Revisiter l’archétype de l’atelier
La maroquinerie de la Sormonne, située dans le parc d’activités de Tournes-Cliron, s’inscrit avec discrétion au sein d’un paysage vallonné de bocages et de prairies et à proximité d’un village. L’intégration dans un parc de 8 ha de vallée arborée est favorisée par une architecture en horizontalité dont le dessin marqué par des sheds forme une nouvelle canopée dans la continuité de la topographie du village d’artisans. La plantation d’arbres au sein du bâtiment permet la continuité avec l’environnement naturel.
Le bâtiment d’une surface de 5 700 m² revêt un bardage en bois brûlé qui encadre de grandes façades vitrées. Cette transparence permet une immersion contemplative et ouvre des vues sur les terres agricoles et les éléments paysagers.
La structure en bois repose sur une dalle de plancher en béton. Les façades sont conçues avec des menuiseries en aluminium de teinte foncée et d’une vêture en bois brûlé, maintenues par une ossature en bois, pleine ou ajourée en claustra. Afin de conserver une cohérence visuelle d’ensemble, le revêtement de la toiture de bacs en acier noir conserve une teinte proche du bois brûlé.
Primauté du bien-être des occupants
Le défi de la réinterprétation du modèle typologique de l’atelier a guidé la conception du projet. L’édifice de plan carré traduit dans sa disposition de volumes simples la fonction du lieu. Depuis l’extérieur, la toiture en shed évoque l’univers industriel moderne. À l’intérieur, ces éléments offrent une luminosité optimale pour le travail de l’artisan. Mais la forme est revisitée dans l’application d’un toit à double pans, symbole de la maison. La charpente de bois en diagrid prolonge cette symbolique. Sur toute la longueur du bâtiment, de grands surplombs protègent les porches et les terrasses extérieures.
La trame constructive de l’espace d’atelier est redéfinie par un module proportionnel de 11,50 m, qui, démultiplié, permet de créer des sections régulières dessinant un espace simple ponctué de puits de lumière, orientés au nord. Un groupe de quatre ateliers de coupe structure l’espace découpé par cette trame structurelle.

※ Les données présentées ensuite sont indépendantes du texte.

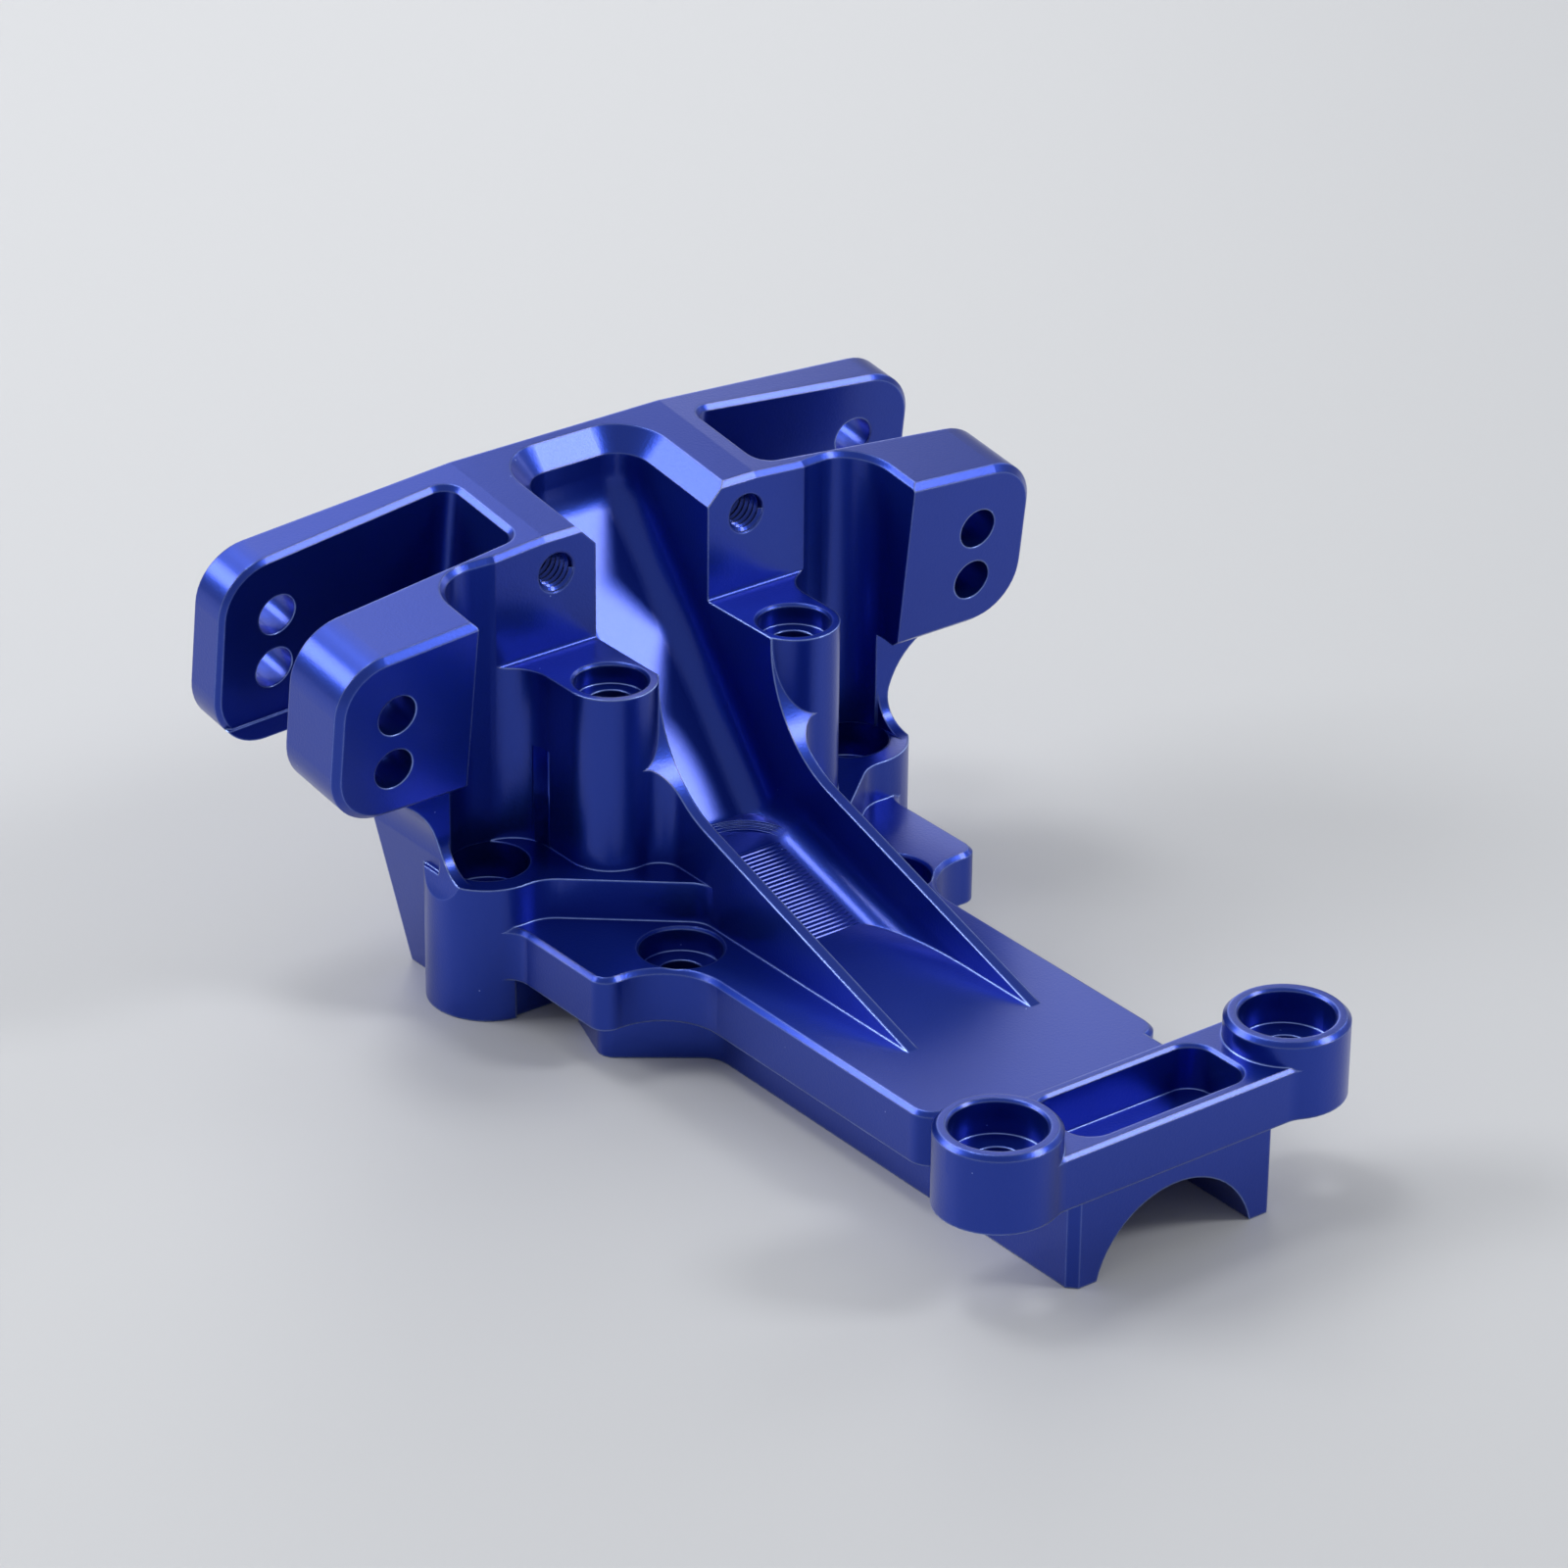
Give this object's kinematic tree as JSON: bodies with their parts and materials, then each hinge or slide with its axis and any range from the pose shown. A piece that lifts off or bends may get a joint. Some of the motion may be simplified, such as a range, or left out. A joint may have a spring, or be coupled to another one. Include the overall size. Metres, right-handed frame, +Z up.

L’ensemble de la structure a été conçu dans un esprit de flexibilité. La taille et la proportion des ateliers sont facilement adaptables par la réorganisation des cloisons de séparation intérieures.

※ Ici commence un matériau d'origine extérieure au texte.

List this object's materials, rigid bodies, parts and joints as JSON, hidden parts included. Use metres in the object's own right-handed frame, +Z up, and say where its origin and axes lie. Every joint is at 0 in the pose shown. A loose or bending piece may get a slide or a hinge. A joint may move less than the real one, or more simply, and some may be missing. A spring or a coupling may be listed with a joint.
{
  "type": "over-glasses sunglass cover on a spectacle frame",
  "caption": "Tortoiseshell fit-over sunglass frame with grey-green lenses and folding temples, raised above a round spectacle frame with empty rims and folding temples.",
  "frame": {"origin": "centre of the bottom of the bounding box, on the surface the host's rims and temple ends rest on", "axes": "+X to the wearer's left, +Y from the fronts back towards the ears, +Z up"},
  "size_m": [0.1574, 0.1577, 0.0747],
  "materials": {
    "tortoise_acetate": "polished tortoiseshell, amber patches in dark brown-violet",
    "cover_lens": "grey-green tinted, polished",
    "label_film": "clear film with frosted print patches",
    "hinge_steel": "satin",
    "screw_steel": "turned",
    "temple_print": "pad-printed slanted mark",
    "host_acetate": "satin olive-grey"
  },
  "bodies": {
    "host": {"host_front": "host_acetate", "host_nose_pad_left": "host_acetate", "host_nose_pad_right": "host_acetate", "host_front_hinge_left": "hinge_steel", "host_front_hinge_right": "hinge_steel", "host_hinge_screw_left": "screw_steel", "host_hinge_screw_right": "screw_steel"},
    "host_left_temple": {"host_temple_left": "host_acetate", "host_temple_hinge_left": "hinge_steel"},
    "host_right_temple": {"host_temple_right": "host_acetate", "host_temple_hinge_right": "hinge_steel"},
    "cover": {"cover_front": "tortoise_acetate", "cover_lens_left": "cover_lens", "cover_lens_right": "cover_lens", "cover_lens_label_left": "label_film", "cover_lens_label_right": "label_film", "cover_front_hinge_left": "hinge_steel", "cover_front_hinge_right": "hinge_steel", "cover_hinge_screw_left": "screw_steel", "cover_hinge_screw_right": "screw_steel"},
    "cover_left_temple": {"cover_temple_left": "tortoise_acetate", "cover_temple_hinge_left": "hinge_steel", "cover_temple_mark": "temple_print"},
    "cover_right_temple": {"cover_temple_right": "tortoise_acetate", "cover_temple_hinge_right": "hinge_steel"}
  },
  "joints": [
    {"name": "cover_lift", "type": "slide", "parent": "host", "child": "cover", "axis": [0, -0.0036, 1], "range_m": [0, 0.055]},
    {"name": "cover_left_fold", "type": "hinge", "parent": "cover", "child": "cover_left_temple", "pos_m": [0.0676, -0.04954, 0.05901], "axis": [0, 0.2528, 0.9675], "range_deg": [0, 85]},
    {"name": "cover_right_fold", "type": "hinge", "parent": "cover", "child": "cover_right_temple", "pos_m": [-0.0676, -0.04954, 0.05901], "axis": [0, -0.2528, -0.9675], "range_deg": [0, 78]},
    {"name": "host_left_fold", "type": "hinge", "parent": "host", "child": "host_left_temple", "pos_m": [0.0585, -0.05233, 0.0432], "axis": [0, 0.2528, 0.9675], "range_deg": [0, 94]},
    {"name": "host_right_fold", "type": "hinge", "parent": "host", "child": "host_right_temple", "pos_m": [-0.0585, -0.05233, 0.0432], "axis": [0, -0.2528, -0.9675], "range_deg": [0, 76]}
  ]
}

En écho à l’esprit de transmission des savoir-faire sur lequel repose le modèle artisanal d’Hermès, la succession des espaces de l’environnement de travail a été imaginée afin de favoriser le dialogue et le partage des connaissances dans une atmosphère propice au calme et à la concentration. Les ateliers ont été conçus en faveur du bien-être de ses occupants. Malgré des logiques imposées par le système de production,
l’atmosphère subtile proche de celle de l’univers domestique accueille les artisans dans un cadre qui revisite l’idée préconçue de bâtiment industriel.

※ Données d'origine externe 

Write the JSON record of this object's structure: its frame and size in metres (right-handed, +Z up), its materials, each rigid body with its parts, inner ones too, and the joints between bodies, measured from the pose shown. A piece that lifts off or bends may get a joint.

Performances environnementales
La maroquinerie de la Sormonne répond à de hautes ambitions environnementales. Le choix d’une construction majoritairement en bois a été induit par la volonté de mettre en œuvre un bâti au bilan carbone efficace et celle d’avoir recours à une ressource renouvelable.
Le pin de Douglas d’origine locale est répandu et très employé dans les Ardennes. La technique appliquée du bois brûlé accroît la longévité et la résistance de
l’essence naturelle. Elle apporte également une esthétique particulière par des teintes allant du gris au noir profond avec reflets bleutés.
Tous deux engagés pour la préservation des écosystèmes, la manufacture Hermès et l’agence Coldefy ont travaillé en partenariat avec des experts climatologues. La prise en compte l’hydromorphie du site et l’analyse de la faune et de la flore locales ont permis de minimiser l’impact sur l’environnement de la construction. En addition aux nombreux arbres préservés, des essences locales ont été plantées afin de mettre en place un écosystème propice au développement de la biodiversité. Des noues et des fossés traitent l’eau de récupération par phytoépuration.
L’édifice conçu visant le Label E4C2, la construction a été optimisée par l’utilisation de matériaux peu carbonés, comme le bois. L’installation de 1 900 m² de panneaux photovoltaïques sur la toiture, la mise en place d’un système de chauffage et de climatisation assuré par la géothermie et d’une isolation en laine de roche à haute performance contribuent à la haute performance environnementale du bâtiment. Ainsi, le bâtiment à énergie positive produit plus d’énergie qu’il n’en consomme.
Texte : Cléa Calderoni
Visuel à la une : Photo © Gautier Deblonde
— retrouvez l’article sur Maroquinerie de la Sormonne, Cliron, Coldefy dans Archistorm 122 daté septembre – octobre 2023 !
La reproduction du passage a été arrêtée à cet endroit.